Containerizing Foreman Deep Dive

Thanks indeed.

First of all, I think I agree the biggest thing is more of an organizational choice than a technical choice: do we want to.

I’ll also agree that a lot of the problems have been solved. Not by us, but by others. It does mean we need to adopt current best practices. https://12factor.net/ is now many years old and Foreman is far from compliant. Let alone even more modern best practices that have evolved in a containerized world.

That makes me think that other than wanting to, we also need to educate.

This is a large effort and various open source projects have taught us that you can do it in two ways.

The first is in separate branches. These branches have historically been very hard to maintain and I think it’ll be obvious to most that this is undesirable.

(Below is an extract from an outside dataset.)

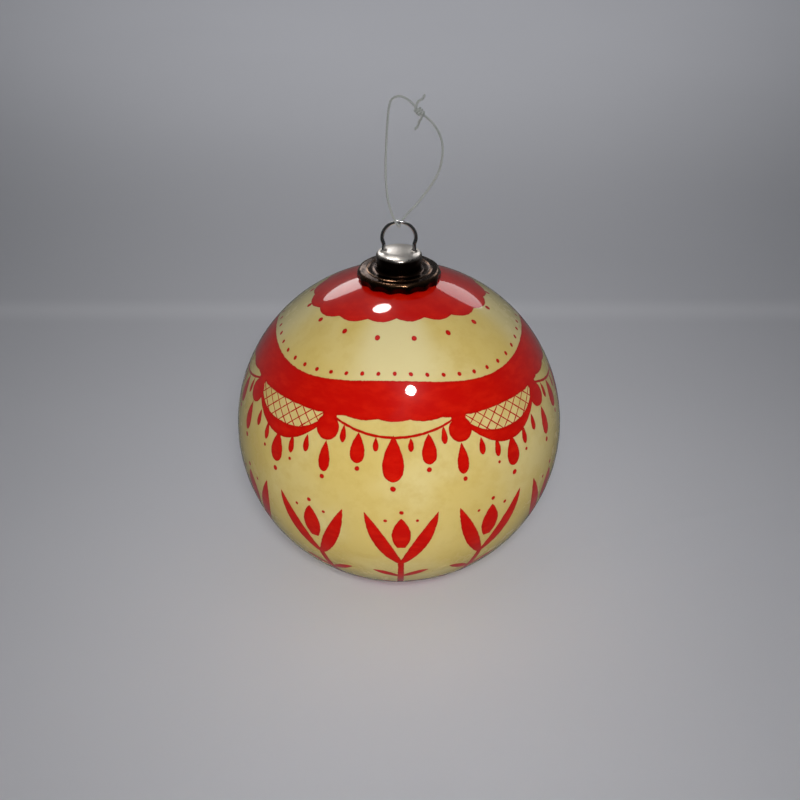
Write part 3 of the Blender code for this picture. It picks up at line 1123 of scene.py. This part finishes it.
def makeWire():
    s = wireSet
    half = hangerHalf()
    points = [(-x, 0, z) for x, z in half[::-1]] + [(x, 0, z) for x, z in half[1:]]
    rod = strand(smoothRoute(points, s["step"]), s["diameter"] / 2, s["sides"])
    wire = addPiece("sprung_wire", [rod], [wireMaterial()], ballMiddle)
    setIn(wire, "bright_wire", "wire_hanger")
    print("wire bent:", len(wire.data.polygons), "faces")


makeWire()


# Floor, room and lights

stageSet = {
    "halfWidth": 1.5,
    "front": -1.3,
    "back": 1.5,
    "fold": 0.147,  # a pale strip across the paper behind the ball, a painted highlight of a fold
    "foldWidth": 0.011,
    "cloudScale": 14,
    "paper": (0.650, 0.665, 0.725),
    "paperShade": (0.615, 0.630, 0.688),
    "paperFoldHighlight": (0.710, 0.725, 0.785),
}

roomSet = {
    "ceiling": 0.35,
    "ceilingLean": 10,  # degrees towards the front from straight up
    "ceilingFrom": 0.86,  # where the glow starts, as the cosine of an angle from its middle
    "ceilingFull": 0.96,
    "front": 0.03,
    "back": 0.12,
    "backFrom": -0.2,  # the back starts here and is full there, where 1 is straight back
    "backFull": 0.6,
    "tint": (0.95, 0.98, 1.0),
}

# Only gloss shows these. Name: place from the ball's middle, width, height, watts and colour
areaLights = {
    "ceiling lamp": ((-0.135, 0.364, 0.820), 0.150, 0.130, 1.3, (1.0, 0.97, 0.92)),
    "left window": ((-0.220, 0.690, 0.400), 0.380, 0.240, 0.85, (1.0, 0.98, 0.96)),
    "right window": ((0.310, 0.640, 0.410), 0.320, 0.240, 0.48, (1.0, 0.98, 0.96)),
    "front lamp": ((0.137, -0.645, 0.757), 0.120, 0.120, 3.0, (1.0, 0.97, 0.93)),
}
# Gloss doesn't show these. Name: place, where it aims, radius, watts, colour and the cone's degrees
spotLights = {
    "front light": ((0.02, -0.858, 0.500), (0, 0, -0.055), 0.150, 54.5, (1.0, 0.97, 0.94), 20.5),
    "low light": ((-0.050, -0.850, 0.190), (0, 0, -0.008), 0.150, 9.0, (1.0, 0.97, 0.94), 8.5),
    "back light": ((0.00, 0.520, 1.500), (0, 0.52, -0.040), 0.100, 35.0, (1.0, 0.98, 0.96), 26),
}


def paperMaterial():
    s = stageSet
    material, tree, shader, place = newMaterial("matt paper", Roughness=1.0, Specular_IOR_Level=0.0)
    m = mathsIn(tree)
    x, y, z = split(tree, place)
    # the pale strip at the fold is a painted highlight on the flat paper
    away = m("ABSOLUTE", m("SUBTRACT", y, s["fold"]))
    fold = ramped(tree, away, 0.0, s["foldWidth"], "SMOOTHSTEP", (1.0, 0.0))
    paper = mixed(tree, noisy(tree, place, s["cloudScale"], 4.0), s["paper"], s["paperShade"])
    feed(tree, shader.inputs["Base Color"], mixed(tree, fold, paper, s["paperFoldHighlight"]))
    return material


def makeStage():
    s = stageSet
    floor = ballMiddle.z - ballSet["radius"]
    verts = [(x, y, floor) for y in (s["front"], s["back"]) for x in (-s["halfWidth"], s["halfWidth"])]
    stage = addPiece("paper_floor", [(verts, [(0, 1, 3, 2)])], [paperMaterial()])
    stage.visible_glossy = False  # the lacquer mirrors the room, not the paper


def makeRoom():  # dark in front, dim behind, with a soft bright ceiling overhead
    s = roomSet
    world = bpy.data.worlds.new("soft room")
    bpy.context.scene.world = world
    world.use_nodes = True
    tree = world.node_tree
    m = mathsIn(tree)
    x, y, z = split(tree, tree.nodes.new("ShaderNodeTexCoord").outputs["Generated"])
    lean = math.radians(s["ceilingLean"])
    height = m("SUBTRACT", m("MULTIPLY", z, math.cos(lean)), m("MULTIPLY", y, math.sin(lean)))
    glow = ramped(tree, height, s["ceilingFrom"], s["ceilingFull"], "SMOOTHSTEP", (0.0, s["ceiling"]))
    walls = ramped(tree, y, s["backFrom"], s["backFull"], "SMOOTHSTEP", (s["front"], s["back"]))
    background = tree.nodes["Background"]
    background.inputs["Color"].default_value = (*s["tint"], 1)
    feed(tree, background.inputs["Strength"], m("ADD", glow, walls))


def placeLight(name, kind, place, watts, colour, target=(0, 0, 0)):
    data = bpy.data.lights.new(name, kind)
    data.energy = watts
    data.color = colour
    light = bpy.data.objects.new(name, data)
    light.location = ballMiddle + Vector(place)
    light.rotation_euler = aimed(light.location, ballMiddle + Vector(target))
    light.visible_camera = False
    bpy.context.collection.objects.link(light)
    return light


def makeLights():
    for name, (place, width, height, watts, colour) in areaLights.items():
        light = placeLight(name, "AREA", place, watts, colour)
        light.data.shape = "ELLIPSE"
        light.data.size, light.data.size_y = width, height
        light.visible_diffuse = False
    for name, (place, target, radius, watts, colour, cone) in spotLights.items():
        light = placeLight(name, "SPOT", place, watts, colour, target)
        light.data.shadow_soft_size = radius
        light.data.spot_size = math.radians(cone)
        light.data.spot_blend = 1.0
        light.visible_glossy = False


makeStage()
makeRoom()
makeLights()
bpy.context.scene.view_settings.view_transform = "Standard"
print("stage lit")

The second is incremental improvements. That’s what I’ve been trying to apply. One example is that in Foreman 2.1 we’re switching from Passenger to Puma. This slowly decouples us from Apache. It turns out that this breaks external authentication we currently use (#30535). In Foreman 2.0 we introduced Keycloak as a feature, but that may also be broken under Puma. Monitoring of it also hasn’t been solved yet. Consolidating The Console is another that’s been proposed about 2 years ago and has seen very little progress, but the current model is just broken in many setups.

That leads me to conclude while the best practices in the industry have been widely known for years, but there has been minimal effort on the Foreman project to actually follow those. The only solution I see is that people who actually care about this put the effort to make this happen. Sadly, I don’t see that happening so I’m willing to bet some beers that in 3 years we’ll be in largely the same position.